By Justin Nutter
Kansas State Collegian
The Manhattan Board of Commissioners declined a proposed ordinance that would have banned smoking in public places and places of employment in the City of Manhattan.
The commission gathered for a special meeting at 7 p.m. Tuesday to discuss the ordinance. City Attorney Bill Frost opened the meeting by discussing the possible outcomes.
“We essentially have one of two options,” Frost said. “We can elect to pass the ordinance as it was submitted, or we can pass a resolution to submit the ordinance to a vote on the Nov. 4 ballot.”
Frost said the ordinance did not appear to contain any legal issues in its presented form.
“From what we can tell, there are no constitutional concerns with the ordinance the way it was proposed,” he said.
Stan Watt, Manhattan resident, spoke on behalf of the petitioning party and gave a presentation that covered the basics of the ordinance. He emphasized several times that the ban was not proposed because citizens were concerned about related economical issues.
“I want to stress that this is solely a health issue and not a business issue,” Watt said. “People have the right to smoke if they want, but they don’t have the right to force innocent people to breath the toxic fumes that they’re creating.”
Watt ended his presentation by stating that the city had already shown that it preferred the ordinance.
“This is a good, solid, fair ordinance,” he said. “It provides equal protection for everyone and the community wants it.”
After Watt’s presentation, citizens were allowed to voice their opinions on the ordinance.
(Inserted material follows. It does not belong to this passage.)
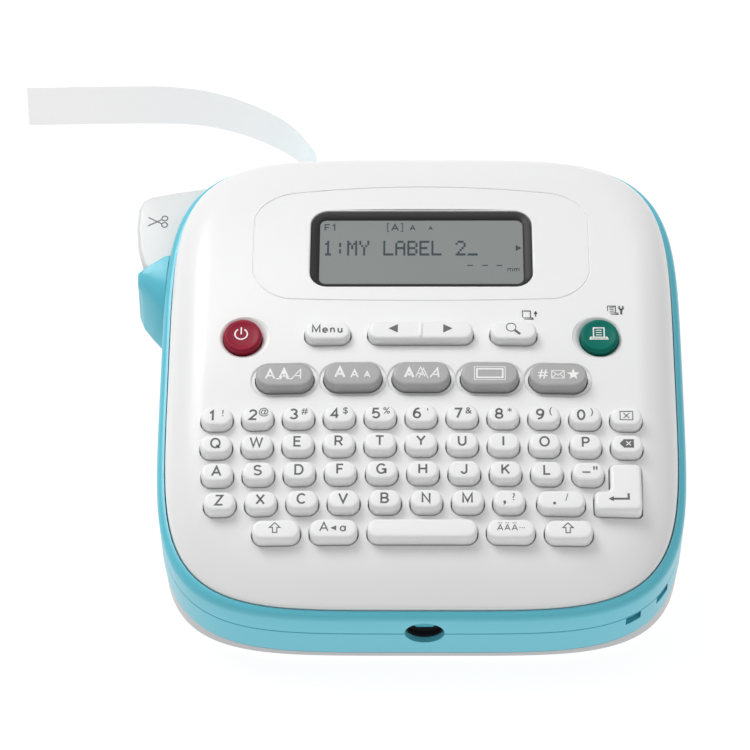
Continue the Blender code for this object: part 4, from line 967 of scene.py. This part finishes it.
def pill_legends(looks):
    y = FUNCTION_Y
    white = looks["white_legend"]

    def put(name, parts):
        legend_piece(name + "_legend", parts, white, name, "key_grey")

    x = SINGLES["font_key"][0]
    w = key_top(x, y)
    feet = [stroke([(x + along, y - 1.45), (x + along + 1.4, y - 1.45)], 0.35, w)
            for along in (-2.3, 0.7)]
    put("font_key", drawn("A", 3.4, x - 4.0, y + 0.1, w, 0.5)
        + drawn("A", 3.4, x - 0.1, y + 0.1, w, 0.85) + feet
        + drawn("A", 3.4, x + 3.9, y + 0.1, w, 0.34, 0.4))
    x = SINGLES["size_key"][0]
    w = key_top(x, y)
    put("size_key", drawn("A", 3.7, x - 3.6, y + 0.4, w, 0.6)
        + drawn("A", 2.8, x + 0.5, y - 0.05, w, 0.45) + drawn("A", 2.2, x + 4.0, y - 0.3, w, 0.36))
    x = SINGLES["style_key"][0]
    w = key_top(x, y)
    put("style_key", drawn("A", 3.5, x - 3.4, y + 0.1, w, 0.66)
        + drawn("A", 3.4, x - 0.2, y + 0.45, w, 0.26) + drawn("A", 3.4, x + 0.6, y, w, 0.26)
        + drawn("A", 3.4, x + 4.1, y + 0.1, w, 0.45, 0.3))
    x = SINGLES["frame_key"][0]
    w = key_top(x, y)
    put("frame_key", [framed(4.3, 2.1, x, y + 0.1, 0.2, w), framed(3.6, 1.4, x, y + 0.1, 0.45, w)])
    x = SINGLES["symbol_key"][0]
    w = key_top(x, y)
    put("symbol_key", [lettering("#", 4.3, x - 4.3, y + 0.1, w, bold=0.04)]
        + envelope(x - 0.1, y, w) + star(x + 4.2, y, w))


# ---------------------------------------------------------------- cover

def dome_ring(share, inset=0.0, drop=0.0):
    """One ring of the cover: its plan scaled by share, at the height of the rolled dome."""
    ring = []
    for (x, y), (a, b) in zip(cover_plan(), cover_plan(inset)):
        from_edge = (1 - share) * math.hypot(x, y)
        left = max(0.0, 1 - from_edge / EDGE_ROLL)
        roll = math.sqrt(1 - left * left)
        height = COVER_RIM + (dome(x * share, y * share) - COVER_RIM) * roll
        ring.append((a * share, b * share, height - drop))
    return ring


def hole(plan, flare=0.35):
    """A cutter for a key's opening, with a soft flared rim that follows the dome."""
    rings = [at(plan(KEY_CLEARANCE), SKIRT_END)]
    for grow, lift in ((0.0, -flare), (0.08, -0.6 * flare), (0.3 * flare, -0.3 * flare),
                       (flare, 0.05), (flare + 0.3, 3.0)):
        rings.append(at(plan(KEY_CLEARANCE + grow), lambda x, y: dome(x, y) + lift))
    return loft(rings)


def linked_recess():
    """The shallow recess that runs round and between the five grey keys."""
    parts = []
    for name in PILLS:
        x, y, half_x, half_y = SINGLES[name]
        plan = key_plan(x, y, half_x + 1.0, half_y + 0.9, half_y + 0.8)
        parts.append(loft([at(plan(0.0), lambda a, b: dome(a, b) - 0.5),
                           at(plan(0.35), lambda a, b: dome(a, b) - 0.12),
                           at(plan(0.6), lambda a, b: dome(a, b) + 0.05),
                           at(plan(1.0), lambda a, b: dome(a, b) + 3.0)]))
    return parts


def make_cover(looks):
    shares = [0.1 * i for i in range(1, 9)]
    shares.extend((0.84, 0.87, 0.9, 0.92, 0.94, 0.955, 0.97, 0.98, 0.988, 0.994, 0.998, 1.0))
    rings = [dome_ring(share) for share in shares]
    rings.append(at(cover_plan(), COVER_RIM - 1.5))
    rings.append(at(cover_plan(), SKIRT_END))
    rings.append(at(cover_plan(COVER_WALL), SKIRT_END))
    rings.extend(dome_ring(share, COVER_WALL, COVER_WALL)
                 for share in (1.0, 0.98, 0.94, 0.88, 0.8, 0.6, 0.4, 0.2))
    cover = mesh_object("keyboard_cover", loft(rings))
    cuts = [together(linked_recess()[0::2]), together(linked_recess()[1::2])]
    holes = []
    for name, (y, _, _) in ROWS.items():
        for x, half in row_keys(name):
            holes.append(hole(key_plan(x, y, half, KEY_HALF_DEPTH, KEY_RADIUS)))
    holes.extend(hole(single_plan(name)) for name in SINGLES)
    holes.append(hole(enter_plan))
    for x in (POWER_X, PRINT_X):
        rim = dome(x, MENU_Y)
        inner = BUTTON_RADIUS + KEY_CLEARANCE
        holes.append(turned([(inner, SKIRT_END), (inner, rim - 1.3), (inner + 0.25, rim - 0.9),
                             (BUTTON_DISH - 0.35, rim - 0.3), (BUTTON_DISH, rim - 0.05),
                             (BUTTON_DISH + 0.6, rim + 0.1), (BUTTON_DISH + 2.0, rim + 3.0)],
                            x, MENU_Y))
    cuts.append(together(holes))

    def window_plan(grow):
        return rectangle(WINDOW_HALF_WIDTH + grow, WINDOW_HALF_DEPTH - 0.5 + grow,
                         WINDOW_RADIUS + grow, 0.0, WINDOW_Y + 0.5, 10)

    cuts.append(hole(window_plan, 0.5))
    cuts.append(display_groove())
    carve(cover, cuts)
    shade(cover, 40.0)
    smooth_skin(cover)
    finish(cover, looks["cover"], "case", "cover_white", "top_cover")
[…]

A large number of citizens, including various Manhattan business owners, spoke to the board. There was no clear consensus among those who spoke.
“Consequences of secondhand smoke cannot be argued,” said Lydia Peele, K-State student body president. “It would be in the best interest of all Kansas State students to pass this ordinance.”
Dr. Steve Short, lung doctor at Mercy Regional Health Center, expressed his agreement with Peele.
“Restaurant and bar
owners should see their employees’ health as a huge benefit,” he said. “A non-smoking section in a restaurant isn’t really non-smoking if there’s still smoke in the environment.”
All of the business owners who spoke at the meeting wanted the ordinance defeated.
“I’m not here to defend smokers or smoking, but I’m here to defend the freedom of choice that this country was founded on,” said Russell Loub, owner and operator of the Little Apple Brewing Co.
Keith Eyestone, president of the Aggieville Business Association, agreed with Loub, saying the ordinance was poorly constructed.
“We disagree with the ordinance as a whole,” Eyestone said. “We disagree with the way it was written.”
Dee Ross, Manhattan resident, expressed his disgust with the proposal, saying that by passing the ordinance, the commission would be doing an injustice to the U.S.
“How dare you look a soldier or veteran in the face and tell him thank you for his service to this country,” Ross said. “When you say the Pledge of Allegiance, do you forget to say ‘With liberty and justice for all?'” Ross appeared to become increasingly upset as he spoke, and he ended with a gesture that sent the audience into a buzz.
“Let me end by giving you socialist fascists the New York salute you deserve,” said Ross as he waved his middle finger in the air.
The ordinance failed in a 2-3 vote by the commissioners. The vote to put the ordinance on the Nov. 4 ballot passed by unanimous decision.